■ **Task requirements**: Copy every line that mentions the word "update".

■ **Collected data**:
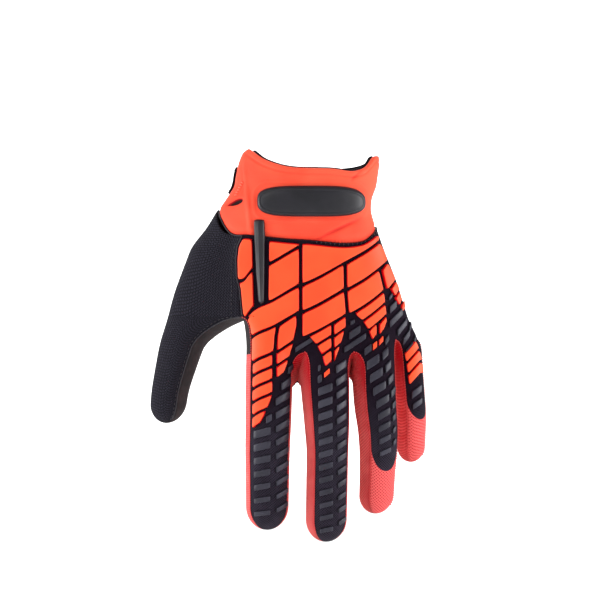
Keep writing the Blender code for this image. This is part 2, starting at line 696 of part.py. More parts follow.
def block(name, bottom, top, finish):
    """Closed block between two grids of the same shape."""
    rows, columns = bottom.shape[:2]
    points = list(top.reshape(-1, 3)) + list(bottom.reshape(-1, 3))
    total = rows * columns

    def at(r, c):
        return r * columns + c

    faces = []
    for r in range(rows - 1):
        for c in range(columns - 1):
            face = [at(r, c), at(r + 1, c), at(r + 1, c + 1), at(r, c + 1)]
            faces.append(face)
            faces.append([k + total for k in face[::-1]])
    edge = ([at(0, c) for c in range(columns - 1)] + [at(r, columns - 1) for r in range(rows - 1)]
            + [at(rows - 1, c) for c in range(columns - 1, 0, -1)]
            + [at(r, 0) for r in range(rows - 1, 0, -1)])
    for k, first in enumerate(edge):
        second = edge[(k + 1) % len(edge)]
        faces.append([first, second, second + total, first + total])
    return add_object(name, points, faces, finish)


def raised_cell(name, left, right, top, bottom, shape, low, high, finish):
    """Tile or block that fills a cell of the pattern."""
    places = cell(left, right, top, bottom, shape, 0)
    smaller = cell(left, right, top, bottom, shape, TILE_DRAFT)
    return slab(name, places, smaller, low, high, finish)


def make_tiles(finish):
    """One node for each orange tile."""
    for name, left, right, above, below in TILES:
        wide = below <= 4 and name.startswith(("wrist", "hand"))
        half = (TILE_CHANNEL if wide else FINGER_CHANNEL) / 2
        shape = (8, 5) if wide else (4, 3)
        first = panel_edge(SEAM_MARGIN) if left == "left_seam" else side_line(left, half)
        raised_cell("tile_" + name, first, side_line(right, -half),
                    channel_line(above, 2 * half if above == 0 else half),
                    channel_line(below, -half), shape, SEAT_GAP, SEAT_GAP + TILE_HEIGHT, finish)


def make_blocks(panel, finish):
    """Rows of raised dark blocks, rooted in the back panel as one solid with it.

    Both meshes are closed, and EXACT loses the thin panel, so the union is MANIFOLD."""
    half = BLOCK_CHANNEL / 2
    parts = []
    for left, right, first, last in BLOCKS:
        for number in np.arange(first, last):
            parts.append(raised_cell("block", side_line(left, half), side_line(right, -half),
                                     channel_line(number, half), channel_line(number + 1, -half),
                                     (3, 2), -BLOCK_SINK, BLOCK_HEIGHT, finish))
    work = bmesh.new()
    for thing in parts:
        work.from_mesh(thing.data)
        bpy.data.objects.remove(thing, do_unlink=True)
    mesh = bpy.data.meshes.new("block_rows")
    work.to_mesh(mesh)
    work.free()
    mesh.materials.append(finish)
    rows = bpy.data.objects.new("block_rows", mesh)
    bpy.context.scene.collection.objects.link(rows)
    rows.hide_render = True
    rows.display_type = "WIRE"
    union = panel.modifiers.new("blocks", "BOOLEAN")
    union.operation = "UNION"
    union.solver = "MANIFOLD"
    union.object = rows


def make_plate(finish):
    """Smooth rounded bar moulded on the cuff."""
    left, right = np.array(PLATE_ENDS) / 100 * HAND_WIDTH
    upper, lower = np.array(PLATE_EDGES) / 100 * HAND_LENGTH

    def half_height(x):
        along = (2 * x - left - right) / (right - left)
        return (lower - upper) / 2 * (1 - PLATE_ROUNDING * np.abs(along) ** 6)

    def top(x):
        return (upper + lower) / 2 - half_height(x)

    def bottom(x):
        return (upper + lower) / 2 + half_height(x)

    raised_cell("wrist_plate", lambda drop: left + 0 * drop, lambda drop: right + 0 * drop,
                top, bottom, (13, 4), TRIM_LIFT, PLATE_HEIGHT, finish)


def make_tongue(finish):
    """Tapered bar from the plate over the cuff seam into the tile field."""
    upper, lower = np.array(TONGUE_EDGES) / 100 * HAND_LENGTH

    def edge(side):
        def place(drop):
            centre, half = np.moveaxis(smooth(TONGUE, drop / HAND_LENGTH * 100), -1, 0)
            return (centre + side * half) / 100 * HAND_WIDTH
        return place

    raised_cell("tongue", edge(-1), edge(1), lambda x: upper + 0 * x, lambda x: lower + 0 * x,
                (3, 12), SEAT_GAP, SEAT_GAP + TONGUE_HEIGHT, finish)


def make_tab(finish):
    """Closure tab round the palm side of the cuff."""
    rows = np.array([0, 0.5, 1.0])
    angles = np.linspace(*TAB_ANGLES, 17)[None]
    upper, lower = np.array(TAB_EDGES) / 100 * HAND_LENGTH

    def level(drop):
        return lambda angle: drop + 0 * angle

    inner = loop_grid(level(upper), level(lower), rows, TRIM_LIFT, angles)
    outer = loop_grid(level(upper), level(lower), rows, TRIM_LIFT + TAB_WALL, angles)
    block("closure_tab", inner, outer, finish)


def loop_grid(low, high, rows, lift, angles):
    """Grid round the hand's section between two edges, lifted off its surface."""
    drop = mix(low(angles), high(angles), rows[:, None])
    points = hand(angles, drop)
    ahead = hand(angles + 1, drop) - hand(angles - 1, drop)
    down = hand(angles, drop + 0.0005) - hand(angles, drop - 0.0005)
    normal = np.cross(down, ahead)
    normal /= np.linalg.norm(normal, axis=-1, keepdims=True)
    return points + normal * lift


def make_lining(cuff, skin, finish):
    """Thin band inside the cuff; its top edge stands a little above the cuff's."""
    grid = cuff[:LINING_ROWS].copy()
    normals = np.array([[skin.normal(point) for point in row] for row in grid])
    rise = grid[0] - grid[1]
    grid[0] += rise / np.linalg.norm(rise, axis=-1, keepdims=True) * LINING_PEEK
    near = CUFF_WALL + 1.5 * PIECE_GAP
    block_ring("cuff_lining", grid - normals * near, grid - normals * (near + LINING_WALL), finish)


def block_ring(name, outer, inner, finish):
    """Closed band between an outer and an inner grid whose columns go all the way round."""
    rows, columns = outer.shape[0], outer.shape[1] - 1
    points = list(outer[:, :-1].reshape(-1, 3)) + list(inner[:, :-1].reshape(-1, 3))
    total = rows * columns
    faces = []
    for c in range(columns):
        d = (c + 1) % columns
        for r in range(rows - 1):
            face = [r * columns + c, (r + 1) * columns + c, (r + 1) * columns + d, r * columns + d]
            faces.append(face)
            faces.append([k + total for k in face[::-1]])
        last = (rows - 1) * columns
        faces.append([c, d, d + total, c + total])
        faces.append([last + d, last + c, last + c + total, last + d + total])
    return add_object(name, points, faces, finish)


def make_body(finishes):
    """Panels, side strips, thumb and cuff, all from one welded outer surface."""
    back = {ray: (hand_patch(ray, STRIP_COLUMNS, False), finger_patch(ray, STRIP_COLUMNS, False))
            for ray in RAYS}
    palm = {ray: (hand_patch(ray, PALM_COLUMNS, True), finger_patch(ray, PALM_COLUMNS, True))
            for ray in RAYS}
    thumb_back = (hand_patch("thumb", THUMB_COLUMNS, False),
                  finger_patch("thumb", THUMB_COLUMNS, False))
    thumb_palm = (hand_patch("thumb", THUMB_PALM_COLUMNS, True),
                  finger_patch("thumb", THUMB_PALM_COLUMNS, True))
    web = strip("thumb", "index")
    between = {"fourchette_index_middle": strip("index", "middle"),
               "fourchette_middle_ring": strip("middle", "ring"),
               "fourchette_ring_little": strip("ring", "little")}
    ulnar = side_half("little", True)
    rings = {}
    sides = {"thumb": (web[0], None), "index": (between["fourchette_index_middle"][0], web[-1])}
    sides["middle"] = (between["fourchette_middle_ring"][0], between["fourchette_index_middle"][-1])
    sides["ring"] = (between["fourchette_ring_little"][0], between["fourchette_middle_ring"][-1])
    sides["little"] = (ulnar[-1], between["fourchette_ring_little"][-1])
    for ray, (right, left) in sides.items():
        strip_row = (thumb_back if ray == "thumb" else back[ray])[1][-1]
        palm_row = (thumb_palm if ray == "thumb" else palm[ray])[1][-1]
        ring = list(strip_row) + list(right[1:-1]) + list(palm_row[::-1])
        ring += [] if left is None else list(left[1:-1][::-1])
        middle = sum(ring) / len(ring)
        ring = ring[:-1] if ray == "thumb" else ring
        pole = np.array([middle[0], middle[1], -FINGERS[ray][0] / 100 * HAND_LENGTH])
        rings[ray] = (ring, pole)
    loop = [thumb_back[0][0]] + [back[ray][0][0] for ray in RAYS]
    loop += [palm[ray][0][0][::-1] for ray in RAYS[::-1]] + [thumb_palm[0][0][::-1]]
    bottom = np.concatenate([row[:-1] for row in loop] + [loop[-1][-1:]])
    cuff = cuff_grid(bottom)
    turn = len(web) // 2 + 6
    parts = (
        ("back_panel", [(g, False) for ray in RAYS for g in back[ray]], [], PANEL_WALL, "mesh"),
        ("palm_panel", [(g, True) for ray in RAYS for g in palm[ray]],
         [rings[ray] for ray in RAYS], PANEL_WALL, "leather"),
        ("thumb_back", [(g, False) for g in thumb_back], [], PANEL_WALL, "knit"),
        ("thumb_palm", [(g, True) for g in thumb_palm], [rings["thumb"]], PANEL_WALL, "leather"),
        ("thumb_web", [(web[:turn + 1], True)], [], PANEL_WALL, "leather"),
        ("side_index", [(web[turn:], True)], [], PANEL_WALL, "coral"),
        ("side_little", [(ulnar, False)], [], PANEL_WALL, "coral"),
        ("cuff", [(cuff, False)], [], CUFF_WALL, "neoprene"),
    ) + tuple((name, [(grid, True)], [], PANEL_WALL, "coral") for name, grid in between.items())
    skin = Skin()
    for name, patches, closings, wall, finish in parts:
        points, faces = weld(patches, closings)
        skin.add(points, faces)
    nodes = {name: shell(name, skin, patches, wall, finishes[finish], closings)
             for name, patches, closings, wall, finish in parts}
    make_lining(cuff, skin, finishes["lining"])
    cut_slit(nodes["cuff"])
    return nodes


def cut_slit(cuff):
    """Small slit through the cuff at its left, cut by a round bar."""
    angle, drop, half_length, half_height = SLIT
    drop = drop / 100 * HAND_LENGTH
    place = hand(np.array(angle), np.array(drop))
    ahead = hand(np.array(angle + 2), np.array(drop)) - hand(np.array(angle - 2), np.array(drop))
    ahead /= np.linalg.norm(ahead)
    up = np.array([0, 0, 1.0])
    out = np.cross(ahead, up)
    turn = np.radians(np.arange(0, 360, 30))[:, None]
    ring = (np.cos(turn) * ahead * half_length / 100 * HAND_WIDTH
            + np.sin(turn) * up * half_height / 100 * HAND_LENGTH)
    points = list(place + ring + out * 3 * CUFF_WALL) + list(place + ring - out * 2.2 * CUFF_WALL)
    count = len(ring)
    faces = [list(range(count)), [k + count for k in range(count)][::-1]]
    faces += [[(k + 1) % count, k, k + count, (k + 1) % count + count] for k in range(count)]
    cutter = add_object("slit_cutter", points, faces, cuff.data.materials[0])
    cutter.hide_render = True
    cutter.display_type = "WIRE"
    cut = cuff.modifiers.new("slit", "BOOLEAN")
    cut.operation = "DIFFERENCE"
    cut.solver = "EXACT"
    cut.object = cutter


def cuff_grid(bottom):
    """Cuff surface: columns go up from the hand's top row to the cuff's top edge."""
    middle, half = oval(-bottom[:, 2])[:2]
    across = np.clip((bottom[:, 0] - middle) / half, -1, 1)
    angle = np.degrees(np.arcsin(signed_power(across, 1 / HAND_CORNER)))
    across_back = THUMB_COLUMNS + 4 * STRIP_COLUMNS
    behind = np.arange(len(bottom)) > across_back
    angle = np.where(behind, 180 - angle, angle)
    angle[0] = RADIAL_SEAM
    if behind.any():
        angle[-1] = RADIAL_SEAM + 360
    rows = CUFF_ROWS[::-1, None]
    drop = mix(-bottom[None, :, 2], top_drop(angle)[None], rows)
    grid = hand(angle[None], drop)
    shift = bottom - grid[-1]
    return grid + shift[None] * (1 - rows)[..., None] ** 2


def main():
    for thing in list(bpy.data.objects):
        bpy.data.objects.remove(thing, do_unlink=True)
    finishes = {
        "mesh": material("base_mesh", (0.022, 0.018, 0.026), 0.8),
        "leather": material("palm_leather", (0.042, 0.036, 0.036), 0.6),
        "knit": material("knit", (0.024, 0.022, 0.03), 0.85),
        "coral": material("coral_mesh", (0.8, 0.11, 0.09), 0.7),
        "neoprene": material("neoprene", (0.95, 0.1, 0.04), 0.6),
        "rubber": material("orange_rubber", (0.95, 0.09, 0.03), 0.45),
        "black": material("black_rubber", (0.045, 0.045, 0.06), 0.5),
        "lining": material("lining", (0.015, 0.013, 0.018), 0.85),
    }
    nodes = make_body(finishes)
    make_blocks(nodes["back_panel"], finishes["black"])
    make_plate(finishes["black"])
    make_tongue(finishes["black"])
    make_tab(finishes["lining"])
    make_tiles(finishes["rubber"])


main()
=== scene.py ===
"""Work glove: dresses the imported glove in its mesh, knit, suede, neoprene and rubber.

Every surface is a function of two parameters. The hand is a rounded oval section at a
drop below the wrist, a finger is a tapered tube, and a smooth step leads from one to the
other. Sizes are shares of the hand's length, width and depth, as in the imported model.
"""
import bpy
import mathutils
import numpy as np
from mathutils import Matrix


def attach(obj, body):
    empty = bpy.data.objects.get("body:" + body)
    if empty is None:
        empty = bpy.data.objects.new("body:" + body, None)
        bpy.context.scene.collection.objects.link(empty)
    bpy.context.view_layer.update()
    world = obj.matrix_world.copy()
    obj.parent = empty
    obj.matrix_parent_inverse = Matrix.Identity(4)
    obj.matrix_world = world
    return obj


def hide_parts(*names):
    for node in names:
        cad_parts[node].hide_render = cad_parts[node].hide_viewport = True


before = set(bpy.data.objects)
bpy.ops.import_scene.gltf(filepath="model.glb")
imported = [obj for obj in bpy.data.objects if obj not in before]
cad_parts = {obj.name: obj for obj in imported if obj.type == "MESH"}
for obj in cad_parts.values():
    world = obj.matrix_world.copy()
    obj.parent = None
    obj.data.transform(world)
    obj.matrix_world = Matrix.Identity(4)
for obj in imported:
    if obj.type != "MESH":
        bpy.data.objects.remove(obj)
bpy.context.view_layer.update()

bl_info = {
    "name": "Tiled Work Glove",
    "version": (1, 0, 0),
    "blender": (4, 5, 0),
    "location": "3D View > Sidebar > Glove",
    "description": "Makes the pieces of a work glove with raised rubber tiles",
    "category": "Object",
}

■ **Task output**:
    bpy.context.view_layer.update()
bpy.context.view_layer.update()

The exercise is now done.